A Case Study in Redirecting Restricted Funds for the Greatest Impact
The Harvey L. and Maud C. Sorensen Foundation
The Harvey L. and Maud C. Sorensen Foundation was established in the will of Harvey Sorensen in 1962. Six organizations were designated to receive support every year in perpetuity. Two of these organizations over time had been acquired by large conglomerates, subsequently renamed, and drifted from their original missions. In 2019, the trustees sought a more impactful way to honor Harvey Sorensen’s desire to support children’s health.

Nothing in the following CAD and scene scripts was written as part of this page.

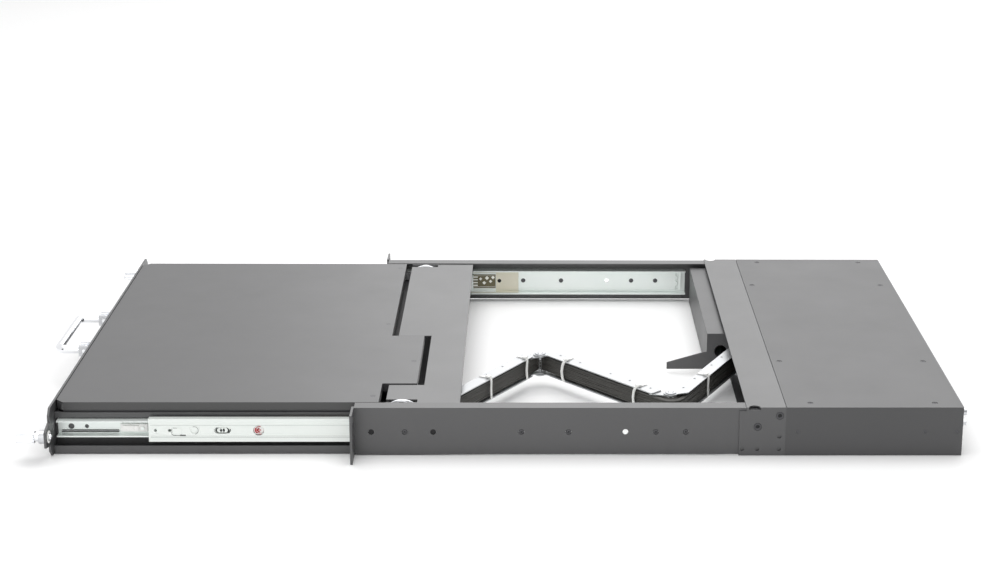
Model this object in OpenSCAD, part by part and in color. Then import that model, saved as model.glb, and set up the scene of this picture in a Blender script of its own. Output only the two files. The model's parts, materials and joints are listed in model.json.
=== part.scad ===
// Rackmount console drawer, one rack unit high, shown part way out with its lid shut.
// Frame: X to the operator's right, Y to the rear of the rack, Z up.
// Origin: centre of the rack-ear slot pattern, on the front face of the ears.
// The operator stands on the -Y side. Lengths are in millimetres.

/* [Rack frame] */
// Height of the rack unit
unit_h = 44; // [44:0.5:50]
// Distance between the left and right rack slots
slot_span = 465.1; // [464:0.1:466]
// Width of an ear outside the middle of its slots
ear_edge = 8.75; // [8:0.25:10]
// Distance from the middle of the slots in to the body's side
body_inset = 11.55; // [10.5:0.05:12.5]
// Distance between the upper and lower rack slots
slot_rise = 31.75; // [31:0.05:32.5]
// Length of a side rail, up to the bridge strip
rail_len = 338; // [334:1:360]
// Depth of the bridge strip, front to back
strip_d = 34; // [32:1:44]
// Depth of the switch box behind the bridge
box_d = 153; // [140:1:220]
// Thickness of the folded sheet steel
sheet = 1.2; // [1:0.1:1.4]

/* [Drawer] */
// How far the drawer stands out of the rack
drawer_out = 254; // [246:1:262]
// How far the drawer can still travel from there
drawer_more = 86; // [60:1:90]
// Height of the lid with its display
lid_h = 8.5; // [8:0.25:9]
// Distance from the body's side in to the lid's side
lid_inset = 15.2; // [15:0.1:19]
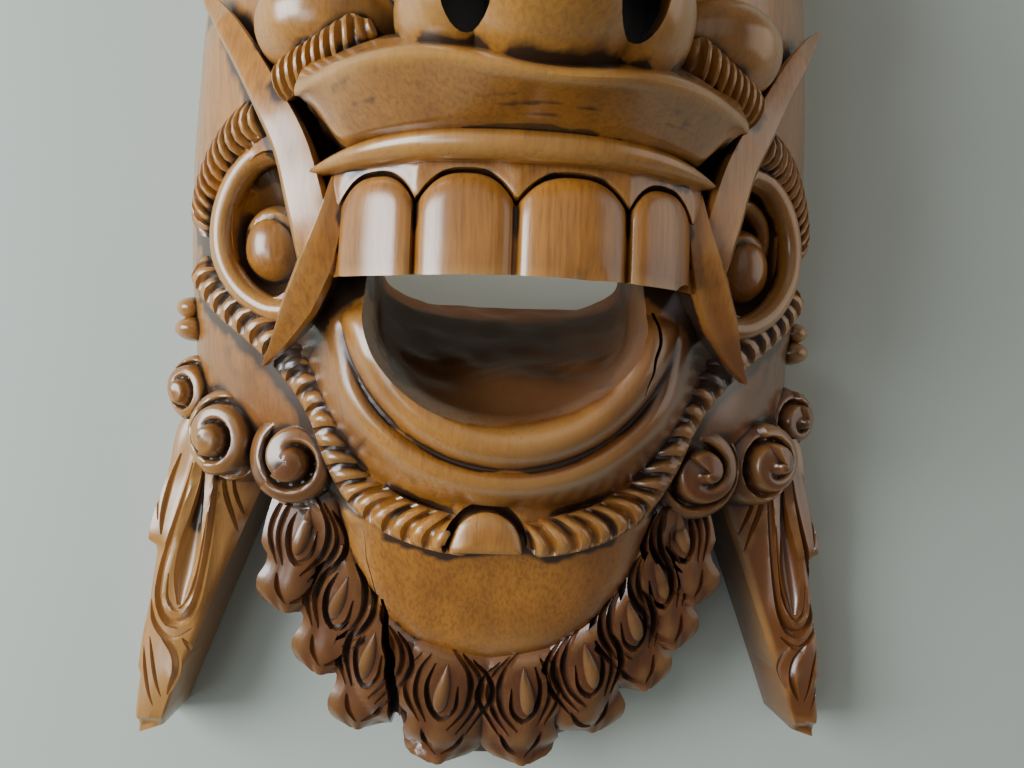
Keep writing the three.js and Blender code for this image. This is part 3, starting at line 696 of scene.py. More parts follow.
class Leaves(bpy.types.Operator):
    """Carves the overlapping leaves of the beard round the chin pad"""
    bl_idname = "mask.leaves"
    bl_label = "Leaf beard"

    def execute(self, context):
        leaves = [
            ((-59, -97), (-70, -144), 31, 1, 6.0), ((-46, -120), (-59, -167), 32, 1, 5.2),
            ((-38, -139), (-46, -189), 31, 1, 4.2), ((-14, -150), (-17, -201), 36, 1, 1.6),
            ((57, -95), (70, -139), 29, -1, 6.0), ((51, -112), (65, -156), 29, -1, 5.6),
            ((43, -127), (56, -172), 31, -1, 5.0), ((30, -142), (39, -190), 33, -1, 3.6),
            ((11, -151), (13, -201), 34, -1, 2.4),
        ]
        for i, (root, tip, width, s, lift) in enumerate(leaves):
            self.leaf(np.array(root, float), np.array(tip, float), width, s, lift, i)
        return {"FINISHED"}

    def leaf(self, root, tip, width, s, lift, seed):
        """A broad blade from root to tip with a blunt end and one step in its outer edge, crowned across and
        lifting toward the tip. q runs across from -1 to 1, outward on side s, and v along from 0 to 1. A drop
        stands near the root; crescent cuts flank it on both sides and curl under it."""
        length = np.linalg.norm(tip - root)
        ahead = (tip - root) / length
        side = np.array([-ahead[1], ahead[0]])
        side = side * np.sign(side[0] * s)

        def place(q, v):
            edge = 0.84 + 0.16 * np.sin(np.pi * np.clip(v * 1.2, 0, 1))
            edge = edge * np.sqrt(np.clip(1 - np.clip((v - 0.76) / 0.25, 0, 1) ** 2.8, 0.10, 1))
            notch = 0.17 * smooth(0.56, 0.60, v) * smooth(0.82, 0.66, v) * smooth(0.0, 0.95, np.abs(q))
            across = q * (edge - notch) * width / 2 + 1.5 * np.sin(np.pi * v)
            x = root[0] + ahead[0] * length * v + side[0] * across
            y = root[1] + ahead[1] * length * v + side[1] * across
            w, _, _ = station(y)
            low = np.maximum(y, -194.0)
            base = face_height(np.clip(x, -0.88 * w, 0.88 * w), low)
            base = np.minimum(base - pad_rise(np.clip(x, -0.88 * w, 0.88 * w), low), 50) + 2.0
            z = base + mix(1.0, lift, v) + 3.4 * (1 - np.abs(q) ** 2.6) - 2.5 * smooth(0.82, 1.0, v)
            z = z - 0.9 * bump(q + 0.45, 0.2) * smooth(0.2, 0.6, v) - 0.9 * bump(q - 0.5, 0.2) * smooth(0.2, 0.6, v)
            z = z - 2.2 * smooth(-0.2, 1.0, q) * smooth(0.1, 0.5, v)
            z = z - 4.2 * smooth(1.02, 0.90, np.hypot(x / 52, (y + 108) / 53))
            return x, y, z + 0.3 * waver(x, y, 5.0, 20 + seed)

        def front(u, v):
            return place(mix(-1, 1, u), v)

        def back(u, v):
            x, y, z = front(u, v)
            return x * 0.97, y + 1.5 * v, np.maximum(z - 22, 2.5)

        add_panel("leaf", front, back, 18, 26)
        depth = mm("leaf_groove") * 0.75

        def cut(places, wide, deep, soft=False):
            q, v = np.array(places, float).T
            add_gouge("leaf cut", np.stack(place(q, v), 1), wide, deep * depth, soft)

        cut([(-0.30, 0.20), (-0.44, 0.38), (-0.34, 0.55), (-0.10, 0.62), (0.14, 0.54), (0.16, 0.36)], 1.3, 1.2)
        for k in range(3):
            q = 0.26 + 0.21 * k
            v = 0.035 * k
            cut([(q - 0.22, 0.10 + v), (q + 0.06, 0.22 + v), (q + 0.16, 0.38 + v), (q + 0.08, 0.56 + v),
                 (q - 0.22, 0.70 + v)], 1.45 - 0.2 * k, 1.15 - 0.1 * k)
        for k in range(2):
            q = -0.56 - 0.20 * k
            cut([(q + 0.16, 0.14), (q - 0.04, 0.28), (q - 0.08, 0.46), (q + 0.10, 0.66)], 1.25, 1.0)
        cut([(0.46, 0.74), (0.34, 0.86), (0.02, 0.92)], 1.3, 0.9)
        cut([(-0.56, 0.72), (-0.40, 0.84), (-0.12, 0.93)], 1.1, 0.8)
        v = np.linspace(0.20, 0.56, 12)
        drop = spline(np.stack(place(np.full(12, -0.12) + 0.06 * np.sin(9 * v), v), 1), 14)
        t = np.linspace(0, 1, 14)[:, None]
        plump = np.sqrt(np.clip(1 - (2 * np.clip(t, 0.01, 0.99) ** 1.7 - 1) ** 2, 0, 1))
        add_bar("leaf drop", drop, 2.6 * plump, 1.7 * plump, 12)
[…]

Fortunately, the terms of the trust provided the trustees with the legal authority to pursue other means for distributing restricted funds in accordance with the founder’s wishes. At the board’s request, Kramer, Blum and Associates, Inc. (KBA) conducted an environmental scan to identify the areas of greatest need within children’s health. KBA presented to the trustees three possibilities: 1. Mental health; 2. Childhood obesity; and 3. Early child development. The trustees agreed that they were interested in exploring ways to support children’s mental health.
After consulting with numerous experts in the field and conducting further research, KBA, in turn, presented the trustees with three recommendations to use the Foundation’s restricted funds to effect positive change in children’s mental health:
Option 1: Address the mental health workforce shortage & establish the Sorensen Foundation Scholarship for Master of Social Work students who demonstrate a commitment to pursuing careers providing mental health services to children and teens.
Option 2: Increase the capacity of primary care providers to integrate mental health care with primary care & to support the Train New Trainers-Primary Care Psychiatry Fellowship.
Option 3: Fund research in child and adolescent psychiatry and establish the Sorensen Foundation Postdoctoral Fellowship Award.
In 2021, the Foundation launched the Sorensen Foundation’s Postdoctoral Research Fellowship in Child and Adolescent Psychiatry. The program, which is managed by KBA, aims to support translational research that will result in effective treatments and preventions for children with psychiatric disorders and to train fellows to become established investigators. The long-term goal of the fellowship program, which is open to clinician-scientists, is to position fellows to be among the most highly respected investigators in child and adolescent psychiatry and to serve as mentors to succeeding generations of child psychiatrists.